I took pictures of a dying woman and her family.

Took pictures.

How did that family feel when I pulled out my camera in the middle of their reality, their pain, so I could share the pictures later with all my upper-middle-class friends and church-goers once I left? Was I weeping with those who a day later would weep for their mother? Was I mourning with those who were emotionally, financially, mentally destroyed by this loss? Was I really concerned for her or, rather, for how well my camera would catch the deep depressions in the emaciated face that could have been my mother's?

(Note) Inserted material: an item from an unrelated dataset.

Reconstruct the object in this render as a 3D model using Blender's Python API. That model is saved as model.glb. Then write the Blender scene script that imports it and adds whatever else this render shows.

A few days later, I attended Masana's funeral. Her daughter sat with us and made us tea. She brought us to a place where we could sit in the shade. She gave us fans to cool ourselves with. And she sat and gave us company. How deeply I want to thank her now and apologize.

Monday, April 7, 2014

Still Failing... What's my motivation?

The last time I posted on this blog, I was feeling guilty for not studying enough for my physiology exam, thinking back to the moments in Chad, the reality of the luxury and privilege I live in and the poverty I saw while I was there. My well-intentioned guilt prompted me to write the last post, and as I leave yet another physiology exam hoping I didn't fail, it prompted me to look a little deeper. Why aren't my actions changing? What's my motivation?
I don't have much else to say besides this: Christ is sufficient. 
I could send myself on limitless guilt trips, dwell on all the ways I am not living up to the standard of holiness I am called to, listing all the resources I squander daily - which would be pretty lengthy. Or I could stuff the guilt, pull myself up by my bootstraps, and try it all again, falling on my bed from exhaustion as another busy, fruitless day passes by. I could struggle to be free from the sin that so easily entangles, struggle to see the future God has for me, struggle to see what in the world God had planned for my time in Chad. 

Or I could sit. 

I could rest in Christ's sufficiency. 

To some people, that solution seems like a passive excuse to sit on a couch all day and waste even more of my life. To be honest, I don't blame them for thinking that. I'm still trying to figure out what resting in Christ looks like from day to day (obviously figuratively, and full of Christianese vagueness … maybe in another post I'll rephrase as I learn more about it myself). But what I'm finding more and more is that as long as guilt is my motivator and my own willpower is my engine, my stamina in running the race set before me is slim to none. I barely start the race before I sputter and die.
The minute I take my eyes off of the gospel of Christ, I might as well be blindfolded.
I refuse to see the truth of what Christ has already done for me. I ignore the strength he has given me to conquer sin. I refuse to trust that he has already planned a future for me that is drawing me closer to him. And I forget that I am forgiven already, by Christ's death on the cross. 

And even in this, Christ is sufficient.

Please pray that God would continue to reveal that to me each day.